The further tightening of the third party over-the-counter threshold, according to BoG, is to reduce the incidence of fraud and other malfeasance and also to "limit the scope for abuse of the banking system by criminals."
The directive, however, does not apply where the payee is the drawer of the cheque.
Driving a cashless economy
All these initiatives are aimed at moving the economy to a cashless one where people would rely on other payment modes other than cash.
Nana Otuo Acheampong said the directive was in no mean way moving the economy to a cashless one where people would be more inclined to using electronic machines and other services like mobile money.
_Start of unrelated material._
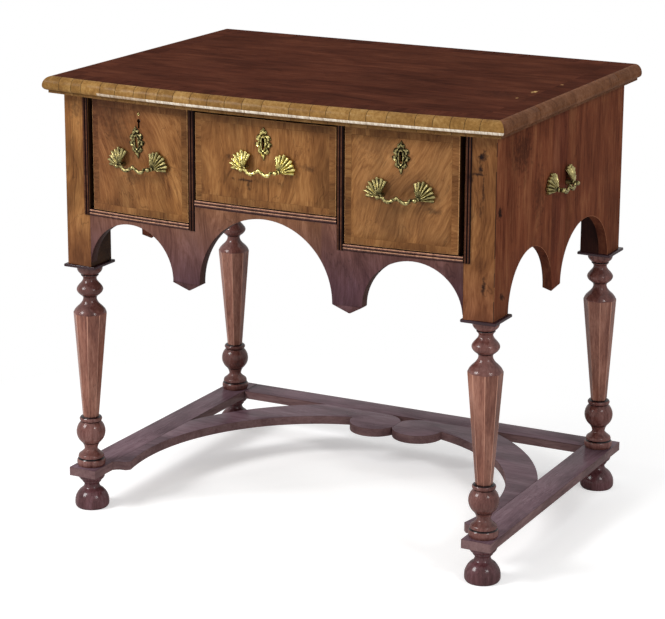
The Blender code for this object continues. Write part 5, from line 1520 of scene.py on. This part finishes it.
def add_camera():
    """A camera at the photograph's angle."""
    level, up = at_angle((0.0, 0.0), (1.0, 1.0), ELEVATION)
    along, aside = at_angle((0.0, 0.0), (level, level), AZIMUTH)
    back = Vector((aside, -along, up))
    data = bpy.data.cameras.new("photo_camera")
    data.lens = LENS
    data.sensor_width = 36.0
    data.shift_x = SHIFT_X
    data.shift_y = SHIFT_Y
    data.clip_end = 60.0
    camera = link("photo_camera", data)
    rolled = Matrix.Rotation(math.radians(ROLL), 4, "Z")
    camera.matrix_world = facing(TARGET + DISTANCE * back, back) @ rolled
    bpy.context.scene.camera = camera


# The lights: place, size and power
LIGHTS = {
    "key": ((-2.4, -2.8, 2.9), 1.4, 130.0),
    "fill": ((3.2, -1.7, 2.6), 0.8, 34.0),
    "over": ((0.0, 0.4, 3.4), 2.6, 20.0),
}


def add_lights():
    """Square soft lights that face the table's middle."""
    for name, (place, size, power) in LIGHTS.items():
        data = bpy.data.lights.new(name, "AREA")
        data.size = size
        data.energy = power
        link(name, data).matrix_world = facing(place, Vector(place) - Vector((0.0, 0.0, 0.4)))


FLOOR_CORNERS = ((-9, -7), (9, -7), (9, 22), (-9, 22))
WHITE_FROM, WHITE_TO = 0.35, 0.95


def add_floor():
    """A white floor. Light falls on it as on paper; where the camera sees it, it fades to pure white."""
    mesh = bmesh.new()
    mesh.faces.new([mesh.verts.new((x, y, 0.0)) for x, y in FLOOR_CORNERS])
    floor = show("floor", mesh)
    n = Nodes(bpy.data.materials.new("floor_paper"))
    n.finish(Base_Color=(0.92, 0.92, 0.92, 1.0), Roughness=0.9, Specular_IOR_Level=0.0)
    paper = n.tree.nodes["Principled BSDF"].outputs[0]
    white = n.put("Emission", Color=WHITE, Strength=1.0).outputs[0]
    lit = n.put("AddShader")
    n.feed(lit.inputs[0], paper)
    n.feed(lit.inputs[1], n.put("Emission", Color=WHITE, Strength=FLOOR_GLOW).outputs[0])
    away = n.length(n.stretched(n.place(), (1.0, 1.15, 1.0)))
    far = n.put("MapRange", Value=away, From_Min=WHITE_FROM, From_Max=WHITE_TO).outputs[0]
    seen = n.mixed(far, lit.outputs[0], white)
    whole = n.mixed(n.put("LightPath").outputs["Is Camera Ray"], paper, seen)
    n.fill(n.tree.nodes["Material Output"], Surface=whole)
    floor.data.materials.append(n.owner)


def add_room():
    """White surroundings: plain light on the table, and white where the camera looks past it."""
    bpy.context.scene.world = bpy.data.worlds.new("room")
    n = Nodes(bpy.context.scene.world)
    n.tree.nodes.clear()
    rays = n.put("LightPath").outputs
    seen = n.work("Math", "MAXIMUM", rays["Is Camera Ray"], rays["Is Transmission Ray"])
    seen = n.work("Math", "MAXIMUM", seen, rays["Is Glossy Ray"])
    soft = n.put("Background", Color=WHITE, Strength=0.45).outputs[0]
    white = n.put("Background", Color=WHITE, Strength=1.0).outputs[0]
    n.put("OutputWorld", Surface=n.mixed(seen, soft, white))


add_camera()
add_room()
add_floor()
add_lights()
make_top()
make_moulding()
make_apron()
make_stiles()
make_sides()
make_side_edges()
make_partitions()
make_drawer_fronts()
make_legs()
make_stretcher()
make_handles()
make_plates()
make_pin_ring()
dress_kept_nodes()
bpy.context.scene.view_settings.view_transform = "Standard"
According to him, the cash movement in the society has not helped the fight against fraud in the banking system, especially for bank customers, and so limiting the amount was a good idea.
The Nigerian case
In neighbouring Nigeria, the Central Bank of Nigeria recently began the full implementation of its cashless policy in the Federal Capital Territory, Rivers, Kano, Anambra, Ogun and Abia states with two different thresholds unlike Ghana which was uniform.
This follows the end of a three-month moratorium on the charges given to customers who withdraw or deposit higher than the amount stipulated in the cashless policy document.
The policy, according to the Punch of October 13, 2013, allows the CBN to peg the daily cumulative cash withdrawal or deposit limit for individual accounts at N500,000, while that of corporate accounts is fixed at N3m per day.
He said any customer who deposited above N500,000 per day from Wednesday would be charged three per cent, while withdrawals above the limit would attract five per cent charge.
For corporate bodies, the threshold is N2m. If you deposit or withdraw any money above the threshold per day, if it is deposit, it will attract three per cent charge, and if it is withdrawal, it attracts five per cent.